Her life was a successful one filled with roles both on and off the stage. MacLachlan had worked with numerous actors and actresses, including Bill Cosby, Jim Brown, James Earl Jones and Maya Angelou.

MacLachlan’s story began on Aug. 8, 1933 in Harlem, New York. She was born to Iris South (MacLachlan) and James MacLachlan. She attended P.S. 170 and schools in the 1950s and later earned her B.S. degree in psychology from Hunter College in 1955.

MacLachlan worked as a clerk and studied acting at the YMCA, Herbert Berghoff Acting Studio and the Little Theater of Harlem. She would also receive further training at The Actors Studio, Joanie Gerber Voiceovers and the Theatre East of Los Angeles.

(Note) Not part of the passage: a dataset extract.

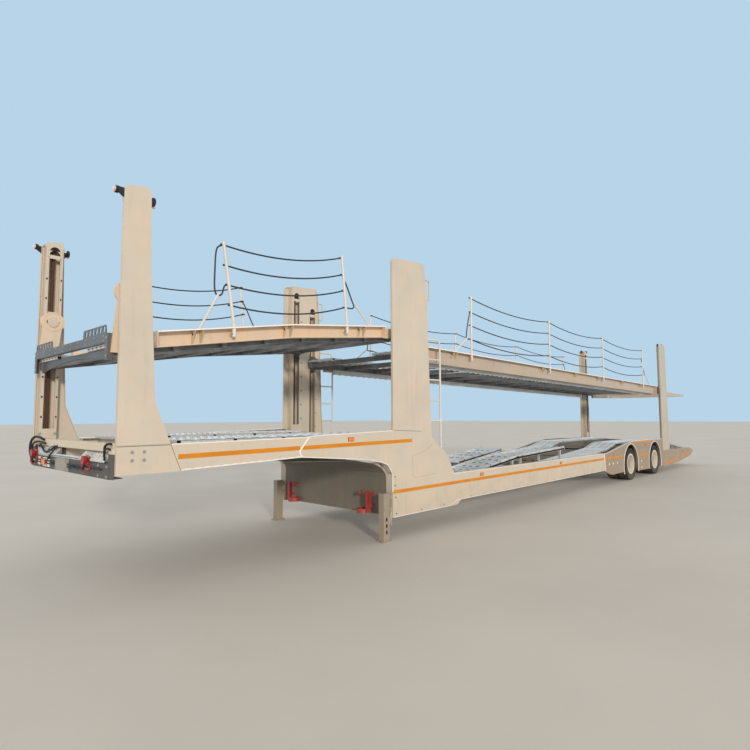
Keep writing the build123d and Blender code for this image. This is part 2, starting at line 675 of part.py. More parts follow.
# Lamps and couplings
SIDE_LAMPS = ((-2235.0, 722.0), (-5267.0, 715.0), (-8300.0, 715.0), (-10750.0, 870.0), (-14480.0, 530.0))
LAMP_PROUD = 14.0
STALK_HALF = 13.0
FRONT_STALK = (3770.0, 88.0, 34.0)  # height, reach, radius
REAR_STALK = (3745.0, -52.0, 46.0)


def stalk_lamp(x, z, reach, radius):
    """A round rubber lamp on a short stalk from the folded edge of a mast; reach is negative to the rear."""
    foot = HALF_WIDTH - PLATE_FOLD + 2
    lamp = block((x, x + reach * 0.6), (foot, foot + 2 * STALK_HALF), (z - STALK_HALF, z + STALK_HALF))
    y = foot + 2 * STALK_HALF - radius
    return lamp + rod((x + reach * 0.45, y, z), (x + reach, y, z), radius)


def marker_lamps():
    """The amber side lamps, and the rubber stalk lamps at the heads of the front posts."""
    rear_x = at_height((FRONT_REAR_EDGE[0], FRONT_CAP[1]), REAR_STALK[0])
    lamps = [stalk_lamp(FRONT_POST_X + SEAT, *FRONT_STALK), stalk_lamp(rear_x - 2 * SEAT, *REAR_STALK)]
    for x, z in (*SIDE_LAMPS, (810.0, 1400.0)):
        lamps.append(block((x - 45, x + 45), (HALF_WIDTH + SEAT, HALF_WIDTH + LAMP_PROUD), (z - 18, z + 18)))
    return lamps


def front_lamp():
    """The amber lamp on the face of the front beam."""
    face = FRONT_POST_X + 12 + SEAT
    return block((face, face + LAMP_PROUD), (-745, -655), (1182, 1218))


def rear_lamps():
    """The lamp boxes on the rear beam."""
    face = TAIL_END_X + 180 - SEAT
    y = HALF_WIDTH - 300
    return [block((face - 26, face), (y - 190, y + 190), (395, 475))]


def couplings():
    """The two brake line heads and their bracket plates."""
    face = FRONT_POST_X + 12 + SEAT
    pieces = []
    for y in (-1040, 620):
        head = block((face, face + 8), (y - 45, y + 45), (GOOSE_BOTTOM + 20, GOOSE_BOTTOM + 155))
        head += rod((face + 5, y, GOOSE_BOTTOM + 113), (face + 30, y, GOOSE_BOTTOM + 113), 20)
        head += rod((face + 26, y, GOOSE_BOTTOM + 113), (face + 54, y, GOOSE_BOTTOM + 113), 42)
        pieces.append(head)
    return pieces


# Upper decks
FRONT_RUNWAY = part_of_line(FRONT_BEAM, DECK_SINK, (FRONT_POST_X, -290.0))
REAR_RUNWAY = part_of_line(REAR_BEAM, DECK_SINK, (-420.0, -13050.0))


def deck_frame(beam, depth, runway, floors, lugs, ties):
    """The frame of an upper deck: edge channels open outwards, inner rails, cross members and lugs."""
    lower = [(x, z - depth) for x, z in reversed(beam)]
    edge = pan(profile([*beam, *lower]), BEAM_WEB_Y, -BEAM_WIDTH, WALL)
    rail_line = [(x, z - RUNWAY_THICK) for x, z in runway]
    half_frame = edge + ribbon(rail_line, INNER_RAIL, RUNWAY_OUTER - RAIL_WIDTH, RUNWAY_OUTER)
    for plate in lugs:
        half_frame += plate
    for x, z0, z1 in ties:
        half_frame += block((x - 35, x + 35), (RUNWAY_OUTER - 10, LUG_IN + 5), (z0, z1))
    frame = half_frame + mirror_y(half_frame)
    for x in floors:
        z = under_line(rail_line, x)
        inside = beam[-1][0] + 60 < x < beam[0][0] - 60
        reach = BEAM_WEB_Y + 4 if inside else RUNWAY_OUTER - 5
        frame += block((x - 30, x + 30), (-reach, reach), (z - INNER_RAIL + 10, z - 6))
    return frame


def under_line(line, x):
    """The lowest height of a bent line over a cross member at x."""
    return min(on_line(line, x - 30), on_line(line, x + 30))


def above(line, clear):
    """The space above a bent line, from a clearance over it."""
    raised = [(x, z + clear) for x, z in part_of_line(line, 0, (line[0][0] + 600, line[-1][0] - 600))]
    return slab(profile([*raised, (raised[-1][0], 5000), (raised[0][0], 5000)]), BEAM_WEB_Y, HALF_WIDTH)


def stanchions(beam, stations, height, stays):
    """The uprights of one deck edge, square to the beam, and the short stays at their ends."""
    found = []
    space = above(beam, SEAT)
    for x in stations:
        lean = -height * slope(beam, x)
        z = on_line(beam, x)
        found.append(rod((x - lean * 0.1, STANCHION_Y, z - 0.1 * height), (x + lean, STANCHION_Y, z + height),
                         STANCHION_R) & space)
    for x0, x1, rise in stays:
        z = on_line(beam, x0)
        start = (x0 - (x1 - x0) * 0.2, STANCHION_Y, z - rise * 0.2)
        found.append(rod(start, (x1, STANCHION_Y, z + rise), STAY_R) & space)
    return found


def rope(points, sags):
    """A rope that hangs from point to point, with a ferrule at each."""
    tube = None
    for (x0, z0), (x1, z1), sag in zip(points, points[1:], sags):
        middle = ((x0 + x1) / 2, ROPE_Y, (z0 + z1) / 2 - sag)
        curve = ThreePointArc((x0 - 2, ROPE_Y, z0), middle, (x1 + 2, ROPE_Y, z1))
        ring = Plane(origin=curve @ 0, z_dir=curve % 0) * Circle(ROPE_R)
        span = sweep(ring, path=curve)
        tube = span if tube is None else tube + span
    for x, z in points:
        tube += rod((x - 22, ROPE_Y, z), (x + 22, ROPE_Y, z), FERRULE_R)
    return tube


def rope_points(beam, stations, height, level):
    """Where a rope of the given level meets each upright."""
    rise = height * level
    return [(x - rise * slope(beam, x), on_line(beam, x) + rise) for x in stations]


def ropes(beam, stations, height):
    """The four ropes of one deck edge."""
    found = []
    for level in ROPE_LEVELS:
        points = rope_points(beam, stations, height, level)
        found.append(rope(points, [ROPE_SAG] * (len(points) - 1)))
    return found


def upright(face, x0, x1):
    """A face drawn in Y and Z, made solid from x0 to x1."""
    return Pos(x0, 0, 0) * extrude(Plane.YZ * face, amount=x1 - x0)


def front_flap(x0, x1):
    """The upstanding plate at the end of one wheel track, with a row of slanted slots."""
    (y0, y1), z0 = FLAP_Y, LIP_Z[1] - WALL
    count, lean, margin = 6, 18.0, 14.0
    face = make_face(Polyline((y0, z0), (y1, z0), (y1 - lean, FLAP_TOP), (y0 + lean, FLAP_TOP), close=True))
    face = fillet(face.vertices().sort_by(Axis.Y)[-2:], margin)
    pitch = (y1 - y0 - 4 * margin) / count
    low, high = LIP_Z[1] + margin, FLAP_TOP - margin
    for i in range(count):
        y = y0 + 2 * margin + pitch * (i + 0.3)
        face -= make_face(Polyline((y, low), (y + pitch * 0.5, low), (y + pitch * 0.5 + lean, high),
                                   (y + lean, high), close=True))
    return upright(face, x0, x1)


def front_deck_lip():
    """The dark channel across the front of the front deck, with its toothed flaps, end plates and apron."""
    x0, x1 = FRONT_POST_X + SEAT, FRONT_POST_X + LIP_THICK
    half = LUG_IN - SEAT
    low, high = LIP_Z
    lip = block((x0, x1), (-half, half), LIP_Z)
    lip -= block((x0 - 1, x1 - WALL), (-half - 1, half + 1), (low + WALL, high - WALL))
    end = block((x1 - WALL, x1), (half - LIP_END_WIDTH, half), (LIP_FOOT, high))
    end += block((x0, x1), (half - WALL, half), (LIP_FOOT, high))
    lip += both_fused(end) + both_fused(front_flap(x1 - WALL, x1))
    span = RUNWAY_OUTER - RAIL_WIDTH - SEAT
    face_x = FRONT_MEMBER_X + 30 + SEAT
    top = on_line(FRONT_RUNWAY, face_x + WALL) - RUNWAY_THICK - SEAT
    edge = [ThreePointArc((-span, LIP_FOOT), (0, LIP_FOOT + APRON_RISE), (span, LIP_FOOT)),
            Polyline((span, LIP_FOOT), (span, top), (-span, top), (-span, LIP_FOOT))]
    return [lip, upright(make_face(edge), face_x, face_x + WALL)]


def tongue(line):
    """The two beams that run on behind the rear posts, joined at their ends by a cross member."""
    z = on_line(line, -12900) - RUNWAY_THICK
    z_end = on_line(line, TONGUE_END_X) - RUNWAY_THICK
    side = ((-12900, z), (TONGUE_END_X, z_end), (TONGUE_END_X, z_end - 70), (-12900, z - 160))
    beam = slab(profile(side), RUNWAY_OUTER - RAIL_WIDTH, RUNWAY_OUTER)
    frame = beam + mirror_y(beam)
    for x in (-13300, -14450, TONGUE_END_X + 30):
        top = on_line(((-12900, z), (TONGUE_END_X, z_end)), x) - 6
        frame += block((x - 30, x + 30), (-RUNWAY_OUTER + 5, RUNWAY_OUTER - 5), (top - 60, top))
    return frame


def build_chassis():
    """Make the nodes of the posts and the lower deck."""
    for name, maker in (("front_posts", front_post), ("mid_posts", mid_post), ("rear_posts", rear_post),
                        ("side_beams", side_beam), ("landing_legs", landing_leg), ("ladders", ladder),
                        ("extinguisher_brackets", extinguisher_bracket), ("fenders", fender)):
        save(name, *both(maker()))
    for name, maker in (("gooseneck_frame", gooseneck_frame), ("kingpin", kingpin),
                        ("front_beam", front_beam), ("drop_wall", drop_wall), ("tail", tail)):
        save(name, maker())
    save("lift_screws", *both(*[screw(*row) for row in SCREWS]))
    save("gooseneck_panels", *both(*gooseneck_panels()))
    save("floor_beams", *floor_beams())
    save("lower_runways", *both(*track(LOWER_RUNWAY)))
    save("wheel_cradles", *[wheel_cradle(*row) for row in CRADLES])
    save("mudguards", *both(*[mudguard(x) for x in AXLES_X]))
    save("marker_lamps", *both(*marker_lamps()), front_lamp())
    save("rear_lamps", *both(*rear_lamps()))
    save("couplings", *couplings())


def build_running_gear():
    """Make the nodes of the axles, springs, wheels and tyres."""
    save("axles", *[axle(x) for x in AXLES_X])
    save("springs", *both(*[leaf_spring(x) for x in AXLES_X]))
    for place, x in zip(("front", "rear"), AXLES_X):
        for hand, side in (("left", 1), ("right", -1)):
            save(f"wheel_{place}_{hand}", wheel(x, side))
            centres = [side * (TWIN_MIDDLE + shift) for shift in (TWIN_PITCH / 2, -TWIN_PITCH / 2)]
            save(f"tyres_{place}_{hand}", *[tyre(x, y) for y in centres])


def build_front_deck():
    """Make the nodes of the front upper deck."""
    z = FRONT_PIVOT_Z
    x = FRONT_SCREW_X
    end_arm = ((x - 105, z - 20), (x - 40, 2280), (FRONT_POST_X + 25, 2280), (x + 105, z - 20))
    x = MID_SCREW_FRONT_X
    mid_arm = ((x - 40, z + 95), (130, 2925), (130, 2800), (x - 40, z - 95))
    travel = 35.0
    lugs = (lug(FRONT_SCREW_X, z, end_arm, travel), eye_rim(FRONT_SCREW_X, z, travel),
            lug(x, z, mid_arm), eye_rim(x, z))
    ties = ((FRONT_POST_X - 70, 2285, 2335), (40, 2795, 2825))
    floors = (FRONT_MEMBER_X, 3100, 2560, 2020, 1480, 940, 400, -240)
    save("front_deck_frame", deck_frame(FRONT_BEAM, FRONT_BEAM_DEPTH, FRONT_RUNWAY, floors, lugs, ties))
    save("front_deck_runways", *both(*track(FRONT_RUNWAY)))
    save("front_deck_lip", *front_deck_lip())
    stays = ((2895, 2685, 395), (400, 665, 240))
    save("front_deck_rails", *both(*stanchions(FRONT_BEAM, FRONT_RAIL_X, FRONT_RAIL_HEIGHT, stays)))
    save("front_deck_ropes", *both(*ropes(FRONT_BEAM, FRONT_RAIL_X, FRONT_RAIL_HEIGHT)))
    save("front_deck_mid_carriages", *both(carriage(MID_SCREW_FRONT_X, z)))
    save("front_deck_end_carriages", *both(carriage(FRONT_SCREW_X, z)))


def build_rear_deck():
    """Make the nodes of the rear upper deck."""
    z = REAR_PIVOT_Z
    x = MID_SCREW_REAR_X
    mid_arm = ((x + 40, z + 98), (-900, 2715), (-900, 2535), (x + 40, z - 98))
    end_z = REAR_END_PIVOT_Z
    x = REAR_SCREW_X
    end_arm = ((x - 130, end_z - 20), (x - 130, 2400), (x + 130, 2400), (x + 130, end_z - 20))
    lugs = (lug(MID_SCREW_REAR_X, z, mid_arm), eye_rim(MID_SCREW_REAR_X, z), lug(x, end_z, end_arm, 55))
    ties = ((-760, 2560, 2615), (x - 95, 2390, END_TIE_TOP), (x + 95, 2390, END_TIE_TOP))
    floors = [-500 - 785 * i for i in range(16)]
    frame = deck_frame(REAR_BEAM, REAR_BEAM_DEPTH, REAR_RUNWAY, floors, lugs, ties)
    save("rear_deck_frame", frame + tongue(REAR_RUNWAY))
    save("rear_deck_runways", *both(*track((REAR_RUNWAY[0], REAR_RUNWAY[-1]))))
    stays = ((-1610, -1980, 270), (-11500, -11180, 280))
    save("rear_deck_rails", *both(*stanchions(REAR_BEAM, REAR_RAIL_X, REAR_RAIL_HEIGHT, stays)))
    save("rear_deck_ropes", *both(*ropes(REAR_BEAM, REAR_RAIL_X, REAR_RAIL_HEIGHT)))
    save("rear_deck_mid_carriages", *both(carriage(MID_SCREW_REAR_X, z)))
    save("rear_deck_end_carriages", *both(carriage(REAR_SCREW_X, end_z)))


def build():
    """Make every node."""
    os.makedirs("parts", exist_ok=True)
    build_chassis()
    build_running_gear()
    build_front_deck()
    build_rear_deck()


build()
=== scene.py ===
"""Looks of a double-deck car carrier semi-trailer that stands on its landing legs.

Metres, +X forward, +Y left, +Z up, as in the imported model. Stations are measured along X from the
front edge of the mid posts, as on the trailer's own drawing. Shape and Place take stations.
"""
import json
import logging
import math
from collections.abc import Callable, Sequence
from dataclasses import dataclass
from enum import Enum

import bmesh
import bpy
from mathutils import Matrix, Vector

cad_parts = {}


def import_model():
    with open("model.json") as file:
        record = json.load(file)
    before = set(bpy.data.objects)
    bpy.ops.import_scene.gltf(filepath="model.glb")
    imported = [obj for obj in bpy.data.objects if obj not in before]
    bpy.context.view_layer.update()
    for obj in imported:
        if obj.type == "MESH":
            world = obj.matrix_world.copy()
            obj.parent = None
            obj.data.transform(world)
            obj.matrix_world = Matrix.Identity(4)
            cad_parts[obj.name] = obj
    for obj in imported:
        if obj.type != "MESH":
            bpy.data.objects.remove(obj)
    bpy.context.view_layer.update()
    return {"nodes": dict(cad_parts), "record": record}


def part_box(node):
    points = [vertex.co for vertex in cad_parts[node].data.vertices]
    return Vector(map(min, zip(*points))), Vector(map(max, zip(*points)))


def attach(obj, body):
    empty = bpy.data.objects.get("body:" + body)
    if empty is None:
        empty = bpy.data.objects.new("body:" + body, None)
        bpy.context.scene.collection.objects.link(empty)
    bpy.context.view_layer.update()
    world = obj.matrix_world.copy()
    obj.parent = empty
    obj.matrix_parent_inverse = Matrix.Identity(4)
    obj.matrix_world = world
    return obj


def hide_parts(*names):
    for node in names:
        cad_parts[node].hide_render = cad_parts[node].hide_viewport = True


log = logging.getLogger("trailer")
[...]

She got stage parts and would eventually take Cicely Tyson’s place in The Blacks: A Clown Story by Jean Genet. In the early 1960’s, MacLachlan would go on to performances like, Hell in the Sun. She was also an active member of Actors Equity and The Committee for the Employment of Negro Performers.

MacLachlan spent a year with the Minneapolis’ Tyrone Guthrie Theater and worked in Washington, D.C.’s Shakespeare Festival. Universal Studios eventually offered her a contract in 1964.

In the 1960s and 1970s, she would refuse to act in the popular ‘Blaxploitation’ films of that era. MacLachlan often took roles as a social worker, teacher, nurse, doctor, psychiatrist, or judge.

She would be featured in numerous television shows over the next five decades. MacLachlan appeared in The Alfred Hitchcock Hour, I Spy, Star Trek and Good Times among many others. She also appeared in television movies like, Up Tight (1968), For Us the Living: The Medgar Evers Story (1983) and The Tuskegee Airmen (1995), to name a few. MacLachlan won an Emmy Award for her performance in KCET’s “Voices of Our People: in Celebration of Black Poetry.” She was the Grant Committee Chair of the Academy of Motion Picture Arts and Sciences.

MacLachlan leaves behind her daughter, actress Samantha MacLachlan, and a sister. She leaves a rich and full legacy of fine acting for future aspiring actors.